Nor is it a scandal that he’s praising Vladimir Putin for kidnapping Americans and then ransoming them for Russian criminals:

“I’d like to congratulate Vladimir Putin for having made yet another great deal. Did you see the deal we made?” Trump told a crowd of supporters at a campaign rally in Atlanta on Saturday as he criticized the Biden administration for its handling of the swap.

This is of course just classic fascistic kidding on the square. Trump is supposedly being sarcastic, but the in-joke is that he really isn’t: another thing that he’s been completely open about is his deep admiration for Putin and his methods. He really does admire Putin for kidnapping Americans so they can be ransomed for Russian killers in western prisons, and his only objection to any of this is that he believes he could have gotten a better deal himself, because he’s such a great negotiator.

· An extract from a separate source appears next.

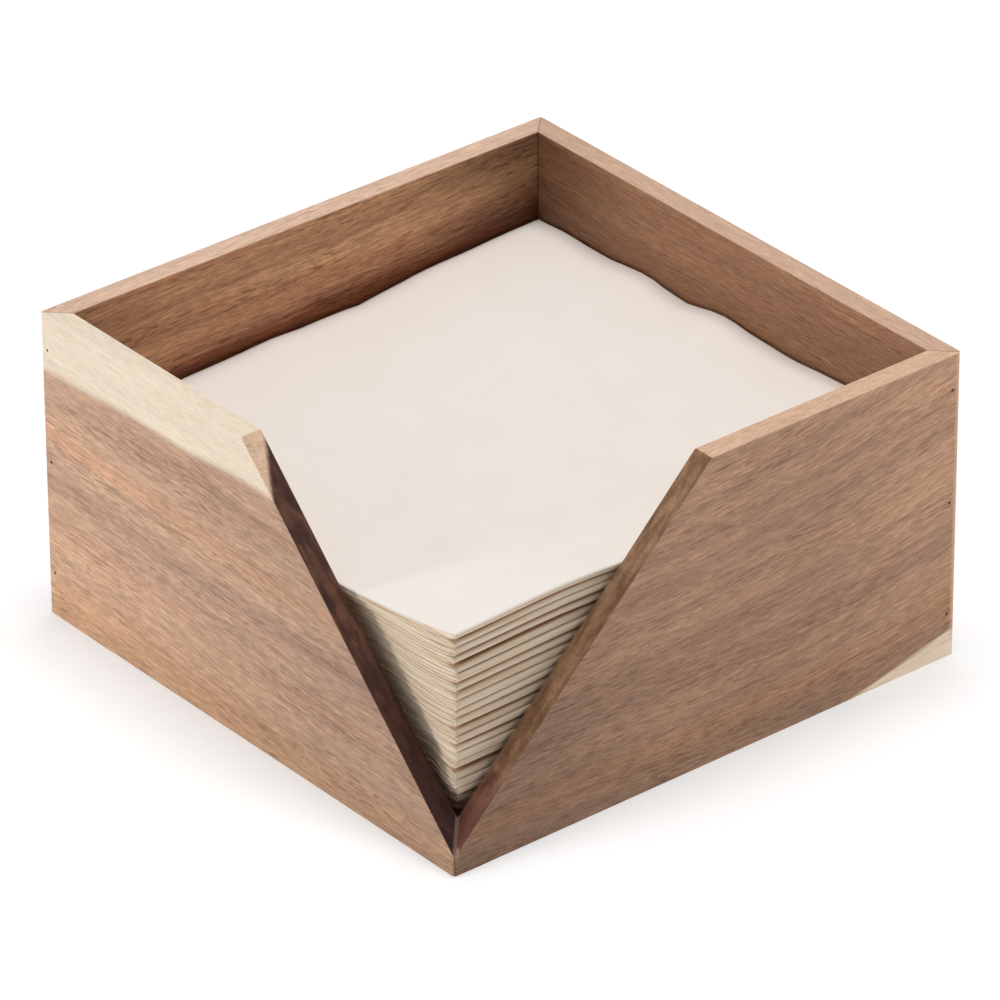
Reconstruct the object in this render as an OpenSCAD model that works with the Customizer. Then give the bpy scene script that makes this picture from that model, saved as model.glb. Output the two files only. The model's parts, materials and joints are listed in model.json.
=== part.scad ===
// Napkin dispenser for a counter or a serving hatch.
// A square open-topped box of thin hardwood boards, mitred at the corners. The two boards that
// meet at the front corner are cut away on a slant, which leaves a V-shaped finger notch.
// A base panel is held in a groove, and a pile of quarter-folded paper napkins fills the well.
// Origin: centre of the box on the surface it stands on. +Z up. The notched corner is at +X, -Y.

/* [Box] */
// Outside width and depth of the square box
box_w = 181; // [175:1:190]
// Height of the box from the table to the rim
box_h = 97; // [85:1:110]
// Thickness of the four boards
wall_t = 6.6; // [5.5:0.1:8]
// Radius of the eased upright outer edges
edge_r = 1.2; // [0.6:0.1:2]

/* [Finger notch] */
// Distance from the notched corner to the top of the slant cut, along each board
notch_run = 90; // [60:0.5:100]
// Height of the lip that is left at the notched corner
lip_h = 6.3; // [6:0.1:20]

/* [Base] */
// Height of the base panel's underside above the table
base_z = 4; // [3:0.5:5]
// Thickness of the base panel
base_t = 4; // [3:0.5:4.5]
// Depth of the groove that holds the panel
groove_d = 3; // [2:0.5:3.5]
// Gap between the panel's edge and the bottom of the groove
groove_gap = 0.5; // [0.2:0.1:1]

/* [Pins] */
// Diameter of the headless pins across the mitres
pin_d = 0.9; // [0.6:0.1:1.2]
// Length of a pin
pin_len = 16; // [12:1:20]
// Depth of a pin's end below the face of the board
pin_set = 0.3; // [0.2:0.1:0.6]
// Distance of the pins from the corner
pin_in = 3; // [2.5:0.1:3.5]

/* [Napkins] */
// Side of a folded napkin, a quarter of the open sheet
napkin_w = 166; // [150:0.5:166]
// Corner radius of a folded napkin
napkin_r = 2.5; // [1:0.5:5]
// Height of the pile at its middle
pile_h = 60; // [50:1:65]
// Rise of the pile's top towards +X, where the main fold is, in millimetres per millimetre
rise_x = 0.040; // [0:0.005:0.05]
// Rise of the pile's top towards +Y, where the double folds are
rise_y = 0.022; // [0:0.002:0.03]
// How far single napkins lie out of line with the pile
stray = 0.25; // [0:0.05:0.3]
// Air between one napkin and the next
air = 0.15; // [0.1:0.05:0.3]

/* [Hidden] */

napkins = 22;                        // napkins in the pile, one node each
half = box_w / 2;                    // half the outside width
well = half - wall_t;                // half the inside width
slope = (box_h - lip_h) / notch_run; // rise of the slant cut
floor_z = base_z + base_t;           // top of the base panel
slot_h = base_t + 0.2;               // height of the groove
pin_z = [14, box_h / 2 + 1.5, box_h - 11]; // heights of the pins at each full corner
big = 2 * box_w;

// Square with round corners, built from straight strips and full circles.
module rounded_square(s, r) {
    square([s, s - 2 * r], center = true);
    square([s - 2 * r, s], center = true);
    for (x = [-1, 1], y = [-1, 1])
        translate([x * (s / 2 - r), y * (s / 2 - r)]) circle(r, $fn = 48);
}

// One mitred board along -Y, full height, with its upright outer edges eased.
module mitred_board() {
    linear_extrude(box_h) intersection() {
        polygon([[-half, -half], [half, -half], [well, -well], [-well, -well]]);
        rounded_square(box_w, edge_r);
    }
}

// The groove for the base panel, as one square slab that every board is cut with.
module base_groove() {
    translate([-well - groove_d, -well - groove_d, base_z])
        cube([2 * (well + groove_d), 2 * (well + groove_d), slot_h]);
}

// The slant cut at one end of a board that lies along -Y; end is 1 for its +X end, -1 for its -X end.
module slant_cut(end) {
    over = 6;
    translate([0, -well + 1, 0]) rotate([90, 0, 0]) linear_extrude(wall_t + 2)
        polygon([[end * (half + over), lip_h - over * slope],
                 [end * (half + over), box_h + over],
                 [end * (half - notch_run - over / slope), box_h + over]]);
}

// Row of straight pins at one corner. The corner is turned to -X, -Y, where the pins run along +Y.
module pin_row(r, from, len) {
    for (z = pin_z)
        translate([-half + pin_in, -half + from, z]) rotate([-90, 0, 0])
            cylinder(r = r, h = len, $fn = 32);
}

// The pins of all three full-height corners: left, back and right.
module all_pins(from, len) {
    pin_row(pin_d / 2, from, len);
    mirror([0, 1, 0]) pin_row(pin_d / 2, from, len);
    mirror([1, -1, 0]) mirror([1, 0, 0]) mirror([0, 1, 0]) pin_row(pin_d / 2, from, len);
}

// The holes that those pins fill.
module pin_holes() {
    all_pins(-1, pin_len + pin_set + 1);
}

// Everything above a plane that passes through [0, 0, c] and rises by m times the pile's lean.
module above_plane(c, m) {
    run = sqrt(1 + pow(m * rise_x, 2) + pow(m * rise_y, 2));
    translate([0, 0, c]) rotate([asin(m * rise_y / run), -atan(m * rise_x), 0])
        translate([-big, -big, 0]) cube([2 * big, 2 * big, big]);
}

// One folded napkin, k from 1 at the bottom to napkins at the top. Each is a thin wedge:
// the folds are thicker than the open edges, so the pile leans more towards its top.
module napkin(k) {
    m0 = (k - 1) / napkins;
    m1 = k / napkins;
    translate([stray * sin(k * 137), stray * cos(k * 101), 0]) difference() {
        translate([0, 0, floor_z]) linear_extrude(pile_h + 8) rounded_square(napkin_w, napkin_r);
        above_plane(floor_z + m1 * pile_h - air, m1);
        if (k > 1) translate([0, 0, floor_z + m0 * pile_h]) mirror([0, 0, 1])
            below_cut(m0);
    }
}

// Everything below the plane through the origin that rises by m times the pile's lean,
// written for use inside a mirror in Z.
module below_cut(m) {
    run = sqrt(1 + pow(m * rise_x, 2) + pow(m * rise_y, 2));
    rotate([-asin(m * rise_y / run), atan(m * rise_x), 0])
        translate([-big, -big, 0]) cube([2 * big, 2 * big, big]);
}

// Board at the front left, cut away at its +X end.
module front_wall() {
    color([0.76, 0.60, 0.49]) difference() {
        mitred_board();
        base_groove();
        slant_cut(1);
        pin_holes();
    }
}

// Board at the front right, cut away at its -Y end.
module right_wall() {
    color([0.66, 0.51, 0.41]) difference() {
        rotate([0, 0, 90]) difference() {
            mitred_board();
            slant_cut(-1);
        }
        base_groove();
        pin_holes();
    }
}

// Full board at the back.
module back_wall() {
    color([0.52, 0.38, 0.30]) difference() {
        rotate([0, 0, 180]) mitred_board();
        base_groove();
        pin_holes();
    }
}

// Full board at the left.
module left_wall() {
    color([0.45, 0.31, 0.24]) difference() {
        rotate([0, 0, 270]) mitred_board();
        base_groove();
        pin_holes();
    }
}

// Panel that closes the bottom, loose in its groove.
module base_panel() {
    side = 2 * (well + groove_d - groove_gap);
    color([0.60, 0.45, 0.35]) translate([-side / 2, -side / 2, base_z]) cube([side, side, base_t]);
}

// Headless pins across the three full-height mitres.
module corner_pins() {
    color([0.30, 0.26, 0.24]) all_pins(pin_set, pin_len);
}

front_wall();
right_wall();
back_wall();
left_wall();
base_panel();
corner_pins();
color([0.94, 0.90, 0.83]) napkin(1);  // napkin_01
color([0.93, 0.89, 0.82]) napkin(2);  // napkin_02
color([0.94, 0.90, 0.83]) napkin(3);  // napkin_03
color([0.93, 0.89, 0.82]) napkin(4);  // napkin_04
color([0.94, 0.90, 0.83]) napkin(5);  // napkin_05
color([0.93, 0.89, 0.82]) napkin(6);  // napkin_06
color([0.94, 0.90, 0.83]) napkin(7);  // napkin_07
color([0.93, 0.89, 0.82]) napkin(8);  // napkin_08
color([0.94, 0.90, 0.83]) napkin(9);  // napkin_09
color([0.93, 0.89, 0.82]) napkin(10);  // napkin_10
color([0.94, 0.90, 0.83]) napkin(11);  // napkin_11
color([0.93, 0.89, 0.82]) napkin(12);  // napkin_12
color([0.94, 0.90, 0.83]) napkin(13);  // napkin_13
color([0.93, 0.89, 0.82]) napkin(14);  // napkin_14
color([0.94, 0.90, 0.83]) napkin(15);  // napkin_15
color([0.93, 0.89, 0.82]) napkin(16);  // napkin_16
color([0.94, 0.90, 0.83]) napkin(17);  // napkin_17
color([0.93, 0.89, 0.82]) napkin(18);  // napkin_18
color([0.94, 0.90, 0.83]) napkin(19);  // napkin_19
color([0.93, 0.89, 0.82]) napkin(20);  // napkin_20
color([0.94, 0.90, 0.83]) napkin(21);  // napkin_21
color([0.95, 0.91, 0.85]) napkin(22);  // napkin_22
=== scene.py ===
import bpy
import json
import math
import numpy as np
from mathutils import Matrix, Vector

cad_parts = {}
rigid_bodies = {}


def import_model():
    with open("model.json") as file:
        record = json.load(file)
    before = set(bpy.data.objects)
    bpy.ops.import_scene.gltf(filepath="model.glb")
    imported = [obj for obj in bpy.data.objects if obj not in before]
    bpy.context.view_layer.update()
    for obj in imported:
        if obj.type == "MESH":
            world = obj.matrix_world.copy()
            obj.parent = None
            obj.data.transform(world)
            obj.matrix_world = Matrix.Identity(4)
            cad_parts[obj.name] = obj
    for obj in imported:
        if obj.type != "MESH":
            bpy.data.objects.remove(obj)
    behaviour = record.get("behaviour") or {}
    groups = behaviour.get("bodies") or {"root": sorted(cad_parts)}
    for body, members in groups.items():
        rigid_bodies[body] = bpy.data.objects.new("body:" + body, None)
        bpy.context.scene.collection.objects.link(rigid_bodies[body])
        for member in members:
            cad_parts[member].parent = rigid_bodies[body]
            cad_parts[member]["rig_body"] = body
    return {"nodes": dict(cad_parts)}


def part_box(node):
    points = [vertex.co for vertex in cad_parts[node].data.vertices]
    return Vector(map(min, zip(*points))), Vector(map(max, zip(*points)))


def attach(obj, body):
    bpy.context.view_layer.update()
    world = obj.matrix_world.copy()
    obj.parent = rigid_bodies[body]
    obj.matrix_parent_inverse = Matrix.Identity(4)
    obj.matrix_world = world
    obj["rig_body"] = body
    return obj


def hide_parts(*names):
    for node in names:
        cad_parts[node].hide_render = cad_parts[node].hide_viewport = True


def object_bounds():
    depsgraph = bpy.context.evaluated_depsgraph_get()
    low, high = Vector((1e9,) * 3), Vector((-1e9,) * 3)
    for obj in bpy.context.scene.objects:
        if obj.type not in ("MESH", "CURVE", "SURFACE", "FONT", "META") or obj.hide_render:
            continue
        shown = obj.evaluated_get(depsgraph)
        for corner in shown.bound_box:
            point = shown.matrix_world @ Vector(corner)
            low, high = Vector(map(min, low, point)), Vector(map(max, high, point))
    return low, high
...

That Trump is openly bribing billionaires by promising to sell them the government and that he’s praising Putin for kidnapping Americans is at least getting a little bit of media attention, although hardly anything commensurate with the enormity of these acts. By contrast, at the end of his rally Saturday night Trump asked Georgia’s governor to intervene to drop the criminal case against him in that state, and this isn’t even being reported, because apparently that’s just Trump being Trump, plus there’s the dead bear cub that RFK was going to eat, and Simone Biles fell off the balance beam, and stocks are way down this morning so maybe you should rebalance your portfolio, and on and on and on (puts on Sinatra and starts to cry).